Print the listing below exactly.

-- Begin SUPPLIED INFORMATION --

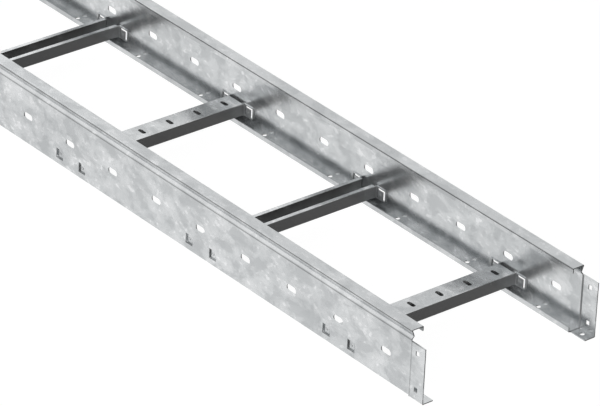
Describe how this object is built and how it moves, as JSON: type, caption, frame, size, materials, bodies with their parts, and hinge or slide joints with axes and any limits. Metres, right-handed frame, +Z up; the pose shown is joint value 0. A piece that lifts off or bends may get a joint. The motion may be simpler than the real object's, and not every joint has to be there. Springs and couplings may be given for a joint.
{
  "type": "cable ladder",
  "caption": "Straight cable ladder: two roll-formed steel side rails joined by C-section rungs, with lanced tab joints, slotted webs and a joggled connector end.",
  "frame": {"origin": "On the plane under the bottom flanges, below the middle of the overall length and width.", "axes": "X along the ladder towards the connector end, Y across it towards the left rail, Z up."},
  "size_m": [1.53, 0.306, 0.1],
  "materials": {
    "galvanised_steel": "hot-dip galvanised sheet with a faint spangle"
  },
  "bodies": {
    "root": {"side_rail_left": "galvanised_steel", "side_rail_right": "galvanised_steel", "rung_01": "galvanised_steel", "rung_02": "galvanised_steel", "rung_03": "galvanised_steel", "rung_04": "galvanised_steel", "rung_05": "galvanised_steel"}
  },
  "joints": []
}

-- End SUPPLIED INFORMATION --

[THE REPLY]
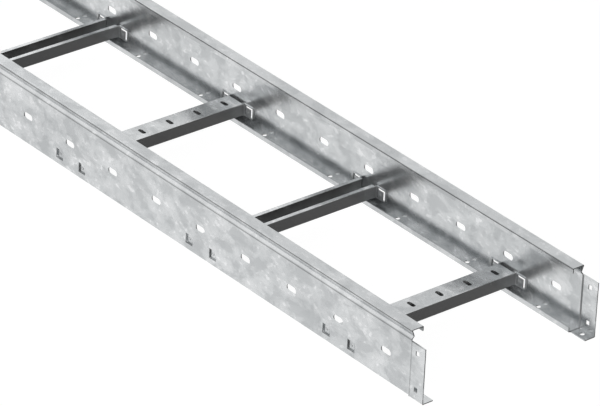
Describe how this object is built and how it moves, as JSON: type, caption, frame, size, materials, bodies with their parts, and hinge or slide joints with axes and any limits. Metres, right-handed frame, +Z up; the pose shown is joint value 0. A piece that lifts off or bends may get a joint. The motion may be simpler than the real object's, and not every joint has to be there. Springs and couplings may be given for a joint.
{
  "type": "cable ladder",
  "caption": "Straight cable ladder: two roll-formed steel side rails joined by C-section rungs, with lanced tab joints, slotted webs and a joggled connector end.",
  "frame": {"origin": "On the plane under the bottom flanges, below the middle of the overall length and width.", "axes": "X along the ladder towards the connector end, Y across it towards the left rail, Z up."},
  "size_m": [1.53, 0.306, 0.1],
  "materials": {
    "galvanised_steel": "hot-dip galvanised sheet with a faint spangle"
  },
  "bodies": {
    "root": {"side_rail_left": "galvanised_steel", "side_rail_right": "galvanised_steel", "rung_01": "galvanised_steel", "rung_02": "galvanised_steel", "rung_03": "galvanised_steel", "rung_04": "galvanised_steel", "rung_05": "galvanised_steel"}
  },
  "joints": []
}